And according to my measurement, the scatter_nd_init takes 2.36 ms and scatter_nd_update takes 0.274 ms, that makes a total 2.63 ms time cost of scatter_nd.

#5

If the copy is taking most of the time, then we should certainly split it into its own kernel to parallelize it. Can you submit a PR for this?

Note that you don’t need to write two separate tir functions, you can split kernels by using ib.new_scope().

#6

Great, I will fire a PR soon.

By the way, I’m a little bit curious about the long term plan for these ops who are implemented with TIR. As far as I known, unlike ordinary ops implemented with TE, TIR ops can’t be auto-tuned and thus are not scalable (achieve optimal performance) across different HW architectures.

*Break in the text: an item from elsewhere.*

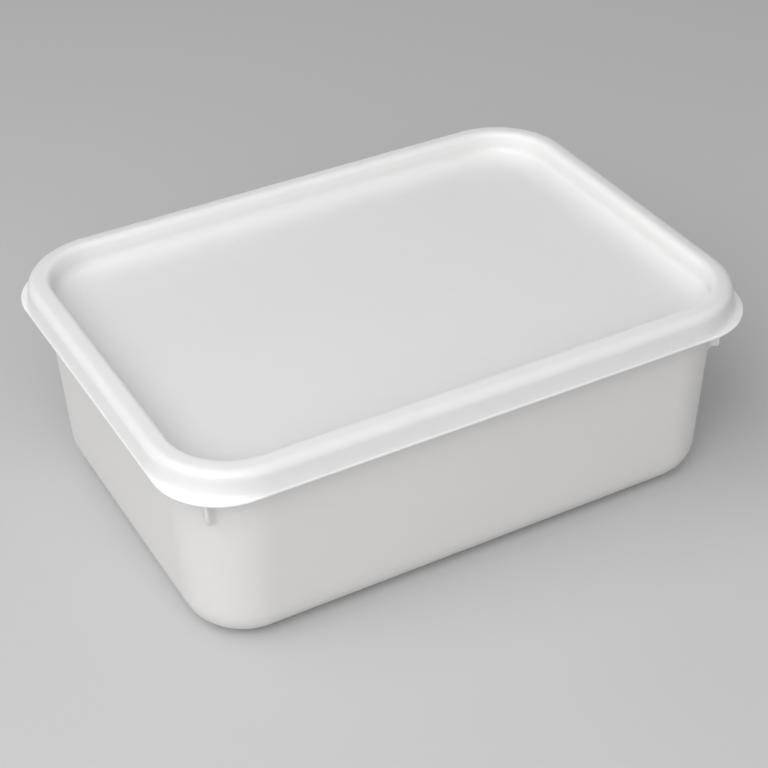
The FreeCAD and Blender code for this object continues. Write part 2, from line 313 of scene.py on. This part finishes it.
def gusset_depth(height):
    """How far a gusset stands out from the wall's corner at a height."""
    def reach(level):
        inset, _, corner = mix(WALL_FOOT, WALL_TOP, level / WALL_TOP[1])
        return corner - math.sqrt(2) * (inset + corner)

    if height >= GUSSET_LOW + GUSSET_LIP / 2:
        return GUSSET_OUT + reach(GUSSET_LOW) - reach(height)
    out, high, curve = GUSSET_FLARE
    rise = min(max(height - (GUSSET_LOW - high), 0), high)
    return out * (rise / high) ** curve


def gusset_share(across):
    """The share of its depth that a gusset has at a distance from its middle plane."""
    for near, far in zip(GUSSET_SECTION, GUSSET_SECTION[1:]):
        if across <= far[0]:
            return near[1] + (far[1] - near[1]) * (across - near[0]) / (far[0] - near[0])
    return 0.0


def add_gussets(stack, levels):
    """Draw the corners of the wall's rings out into the four gussets."""
    for drawn, (inset, height, corner) in zip(stack, levels):
        in_wall = inset >= WALL_TOP[0] - TOLERANCE
        if not (in_wall and GUSSET_LOW - GUSSET_FLARE[1] < height <= WALL_TOP[1]):
            continue
        centre = (HALF_LENGTH - inset - corner, HALF_WIDTH - inset - corner)
        for point in drawn:
            out = Vector((abs(point.x) - centre[0], abs(point.y) - centre[1]))
            if min(out) <= 0:
                continue
            across = abs(out.x - out.y) / math.sqrt(2)
            push = gusset_depth(height) * gusset_share(across) / math.sqrt(2)
            point.x += math.copysign(push, point.x)
            point.y += math.copysign(push, point.y)


def make_tub():
    """The filled tub, with its gussets and the recess and pip under its base."""
    levels = tub_section()
    stack = [ring(level, gusset_turns()) for level in levels]
    add_gussets(stack, levels)
    base = flat(stack[-1])
    return moulding("tub_moulding", flat(stack[0])[::-1] + stack + base + pip(base[-1]))


# ---- finishes -------------------------------------------------------------------------

MILKY_SPREAD = (1.0, 0.99, 0.97)    # how far red, green and blue light spread in the plastic, as shares
MILKY_WEIGHT = 0.9
PLASTIC_IOR = 1.49
WORN_WHITE = (0.93, 0.925, 0.915)   # an edge that handling has whitened
SHEEN_SPREAD = 0.05                 # how far the sheen strays to either side
RUB_DULLING = 0.12                  # how much duller a rubbed place is


def tree_node(tree, kind, **values):
    """A node of a kind, with its settings and the values of its sockets."""
    node = tree.nodes.new(kind)
    for name, value in values.items():
        if hasattr(node, name):
            setattr(node, name, value)
        else:
            node.inputs[name.replace("_", " ")].default_value = value
    return node


def product(tree, first, second, clamp=True):
    """The product of two results, kept between 0 and 1 unless told otherwise."""
    node = tree_node(tree, "ShaderNodeMath", operation="MULTIPLY", use_clamp=clamp)
    tree.links.new(first, node.inputs[0])
    tree.links.new(second, node.inputs[1])
    return node.outputs[0]


def effect(name, numbers, results):
    """An empty node group with number inputs and number results."""
    group = bpy.data.node_groups.new(name, "ShaderNodeTree")
    for label, value in numbers.items():
        socket = group.interface.new_socket(name=label, in_out="INPUT", socket_type="NodeSocketFloat")
        socket.default_value = value
    for label in results:
        group.interface.new_socket(name=label, in_out="OUTPUT", socket_type="NodeSocketFloat")
    entry = group.nodes.new("NodeGroupInput")
    leave = group.nodes.new("NodeGroupOutput")
    return group, entry, leave


def place(tree, group, **values):
    """A node group placed in a material, with its own values."""
    node = tree.nodes.new("ShaderNodeGroup")
    node.node_tree = group
    for name, value in values.items():
        node.inputs[name.replace("_", " ")].default_value = value
    return node


def mould_skin():
    """The skin a mould leaves: a slow ripple with a fine spark-eroded grain over it."""
    group, entry, leave = effect("mould_skin", {"Ripple": 1.0, "Grain": 1.0}, ("Height", "Sheen Break"))
    link = group.links.new
    where = group.nodes.new("ShaderNodeTexCoord")
    ripple = tree_node(group, "ShaderNodeTexNoise", Scale=140.0, Detail=2.0, Roughness=0.4)
    grain = tree_node(group, "ShaderNodeTexNoise", Scale=2600.0, Detail=3.0, Roughness=0.6)
    both = tree_node(group, "ShaderNodeMath", operation="ADD")
    for number, (label, texture) in enumerate((("Ripple", ripple), ("Grain", grain))):
        link(where.outputs["Object"], texture.inputs["Vector"])
        share = product(group, texture.outputs["Fac"], entry.outputs[label], clamp=False)
        link(share, both.inputs[number])
    link(both.outputs[0], leave.inputs["Height"])
    link(grain.outputs["Fac"], leave.inputs["Sheen Break"])
    return group


def handling_marks():
    """Faint rubs and hairline scuffs, scattered and mostly short."""
    group, entry, leave = effect("handling_marks", {"Amount": 0.5}, ("Rub", "Hairline"))
    link = group.links.new
    where = group.nodes.new("ShaderNodeTexCoord")
    patches = tree_node(group, "ShaderNodeTexNoise", Scale=38.0, Detail=5.0, Roughness=0.62)
    link(where.outputs["Object"], patches.inputs["Vector"])
    band = tree_node(group, "ShaderNodeMapRange", From_Min=0.5, From_Max=0.78)
    link(patches.outputs["Fac"], band.inputs["Value"])
    rub = product(group, band.outputs["Result"], entry.outputs["Amount"])
    link(rub, leave.inputs["Rub"])
    stretch = tree_node(group, "ShaderNodeMapping", Rotation=(0.3, 0.2, 0.9), Scale=(24.0, 900.0, 300.0))
    link(where.outputs["Object"], stretch.inputs["Vector"])
    threads = tree_node(group, "ShaderNodeTexNoise", Scale=1.0, Detail=1.0, Distortion=0.25)
    link(stretch.outputs[0], threads.inputs["Vector"])
    peaks = tree_node(group, "ShaderNodeMapRange", From_Min=0.7, From_Max=0.8)
    link(threads.outputs["Fac"], peaks.inputs["Value"])
    link(product(group, peaks.outputs["Result"], rub), leave.inputs["Hairline"])
    return group


def milky_flow():
    """The slow clouding of a milky plastic, drawn out along its flow from the gate."""
    group, entry, leave = effect("milky_flow", {"Amount": 1.0}, ("Cloud",))
    link = group.links.new
    where = group.nodes.new("ShaderNodeTexCoord")
    drawn = tree_node(group, "ShaderNodeMapping", Scale=(9.0, 17.0, 13.0))
    link(where.outputs["Object"], drawn.inputs["Vector"])
    cloud = tree_node(group, "ShaderNodeTexNoise", Scale=1.0, Detail=4.0, Roughness=0.55, Distortion=0.6)
    link(drawn.outputs[0], cloud.inputs["Vector"])
    link(product(group, cloud.outputs["Fac"], entry.outputs["Amount"]), leave.inputs["Cloud"])
    return group


def worn_edges():
    """The rubbed, slightly whitened crest of an edge that sticks out."""
    group, entry, leave = effect("worn_edges", {"Amount": 1.0}, ("Crest",))
    link = group.links.new
    shape = group.nodes.new("ShaderNodeNewGeometry")
    crest = tree_node(group, "ShaderNodeMapRange", From_Min=0.52, From_Max=0.6)
    link(shape.outputs["Pointiness"], crest.inputs["Value"])
    link(product(group, crest.outputs["Result"], entry.outputs["Amount"]), leave.inputs["Crest"])
    return group


def white_plastic(name, effects, clear, cloudy, sheen, depth, milkiness):
    """White polypropylene: satin, clouded between two tones, and milky to a depth in metres."""
    material = bpy.data.materials.new(name)
    material.use_nodes = True
    tree = material.node_tree
    link = tree.links.new
    shader = tree.nodes["Principled BSDF"]
    skin = place(tree, effects["skin"], Ripple=1.0, Grain=0.05)
    marks = place(tree, effects["marks"], Amount=0.4)
    flow = place(tree, effects["flow"], Amount=1.0)
    worn = place(tree, effects["worn"], Amount=0.25)

    tone = tree_node(tree, "ShaderNodeMix", data_type="RGBA")
    tone.inputs["A"].default_value = (*clear, 1)
    tone.inputs["B"].default_value = (*cloudy, 1)
    link(flow.outputs["Cloud"], tone.inputs["Factor"])
    crest = tree_node(tree, "ShaderNodeMix", data_type="RGBA")
    link(worn.outputs["Crest"], crest.inputs["Factor"])
    link(tone.outputs["Result"], crest.inputs["A"])
    crest.inputs["B"].default_value = (*WORN_WHITE, 1)
    link(crest.outputs["Result"], shader.inputs["Base Color"])

    satin = tree_node(tree, "ShaderNodeMapRange", To_Min=sheen - SHEEN_SPREAD, To_Max=sheen + SHEEN_SPREAD)
    link(skin.outputs["Sheen Break"], satin.inputs["Value"])
    rubbed = tree_node(tree, "ShaderNodeMath", operation="MULTIPLY_ADD")
    rubbed.inputs[1].default_value = RUB_DULLING
    link(marks.outputs["Rub"], rubbed.inputs[0])
    link(satin.outputs["Result"], rubbed.inputs[2])
    link(rubbed.outputs[0], shader.inputs["Roughness"])

    relief = tree_node(tree, "ShaderNodeMath", operation="SUBTRACT")
    link(skin.outputs["Height"], relief.inputs[0])
    link(marks.outputs["Hairline"], relief.inputs[1])
    bump = tree_node(tree, "ShaderNodeBump", Strength=0.6, Distance=depth)
    link(relief.outputs[0], bump.inputs["Height"])
    link(bump.outputs["Normal"], shader.inputs["Normal"])

    shader.inputs["IOR"].default_value = PLASTIC_IOR
    shader.inputs["Subsurface Weight"].default_value = MILKY_WEIGHT
    shader.inputs["Subsurface Radius"].default_value = MILKY_SPREAD
    shader.inputs["Subsurface Scale"].default_value = milkiness
    return material


def finish_piece(piece, node, material):
    """Give a moulding its plastic, stand it for its solid and let it ride with the tub."""
    piece.data.materials.append(material)
    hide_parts(node)
    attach(piece, "root")


# ---- studio ---------------------------------------------------------------------------

TUB_MIDDLE = Vector((0, 0, 0.0435))
FLOOR_GREY = (0.55, 0.55, 0.55)
LIGHT_REACH = 1.15                  # metres from the tub to a light
SKY_STRENGTH = 0.31


def paint(name, colour, roughness):
    """A plain matt paint for the studio."""
    material = bpy.data.materials.new(name)
    material.use_nodes = True
    shader = material.node_tree.nodes["Principled BSDF"]
    shader.inputs["Base Color"].default_value = (*colour, 1)
    shader.inputs["Roughness"].default_value = roughness
    return material


def make_floor():
    """A plain pale floor."""
    half = 6.0
    mesh = bpy.data.meshes.new("floor")
    corners = [(-half, -half, 0), (half, -half, 0), (half, half, 0), (-half, half, 0)]
    mesh.from_pydata(corners, [], [(0, 1, 2, 3)])
    mesh.materials.append(paint("floor_paint", FLOOR_GREY, 0.8))
    floor = bpy.data.objects.new("floor", mesh)
    bpy.context.scene.collection.objects.link(floor)


def direction(azimuth, elevation):
    """The way from the tub out to something: azimuth 0 is -Y and -90 is -X, in degrees."""
    turn, rise = math.radians(azimuth), math.radians(elevation)
    return Vector((math.sin(turn) * math.cos(rise), -math.cos(turn) * math.cos(rise), math.sin(rise)))


def softbox(name, azimuth, elevation, size, power):
    """A square soft light that faces the tub from a given way."""
    data = bpy.data.lights.new(name, "AREA")
    data.shape = "SQUARE"
    data.size = size
    data.energy = power
    light = bpy.data.objects.new(name, data)
    out = direction(azimuth, elevation)
    light.location = TUB_MIDDLE + out * LIGHT_REACH
    light.rotation_euler = out.to_track_quat("Z", "Y").to_euler()
    bpy.context.scene.collection.objects.link(light)


def make_lights():
    """Two broad soft lights, to the left and in front, a little fill, and a weak even sky."""
    softbox("left", azimuth=-76, elevation=50, size=1.2, power=8.8)
    softbox("front", azimuth=-30, elevation=36, size=1.0, power=6.6)
    softbox("right", azimuth=80, elevation=16, size=0.5, power=0.6)
    softbox("behind", azimuth=150, elevation=16, size=0.5, power=0.6)
    world = bpy.data.worlds.new("studio")
    bpy.context.scene.world = world
    world.use_nodes = True
    sky = world.node_tree.nodes["Background"]
    sky.inputs["Color"].default_value = (1, 1, 1, 1)
    sky.inputs["Strength"].default_value = SKY_STRENGTH


def make_camera():
    """A long lens that looks down on the tub past its near left corner."""
    azimuth, elevation = -28.35, 34.8
    distance, lens = 0.690, 87.84
    roll, swing, nod = math.radians(-1.1), math.radians(-0.13), math.radians(-0.75)
    back = direction(azimuth, elevation)
    data = bpy.data.cameras.new("camera")
    data.lens = lens
    camera = bpy.data.objects.new("camera", data)
    turn = back.to_track_quat("Z", "Y").to_matrix()
    for angle, axis in ((roll, "Z"), (swing, "Y"), (nod, "X")):
        turn = turn @ Matrix.Rotation(angle, 3, axis)
    camera.matrix_world = Matrix.Translation(TUB_MIDDLE + back * distance) @ turn.to_4x4()
    bpy.context.scene.collection.objects.link(camera)
    bpy.context.scene.camera = camera


make_camera()
make_lights()
make_floor()
bpy.context.scene.view_settings.view_transform = "Standard"

effects = {"skin": mould_skin(), "marks": handling_marks(), "flow": milky_flow(), "worn": worn_edges()}
tub_plastic = white_plastic(
    "tub_plastic", effects, clear=(0.752, 0.743, 0.734), cloudy=(0.723, 0.714, 0.705),
    sheen=0.42, depth=0.00004, milkiness=0.003,
)
lid_plastic = white_plastic(
    "lid_plastic", effects, clear=(0.936, 0.922, 0.911), cloudy=(0.919, 0.904, 0.893),
    sheen=0.38, depth=0.00003, milkiness=0.0035,
)
finish_piece(make_tub(), "tub", tub_plastic)
finish_piece(make_lid(), "lid", lid_plastic)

So what is the long term plan for these TIR ops? Will TVM extends its TE expressive power to enable “data dependent indexing” so these ops could be migrated to TE, or the new feature AutoTIR would help address the problem (particularly cover the case of scatter_nd, which could choose a better implement between 1-kernel and 2-kernels impls)?

#7

I believe meta-scheduler (autotir) should be able to auto tune these ops. I don’t think the plan will be to migrate these ops to te. Instead we will just gave some time tir code that does the computation and metascheduler will optimize it.

#8

Great, thank you for the reply @tkonolige .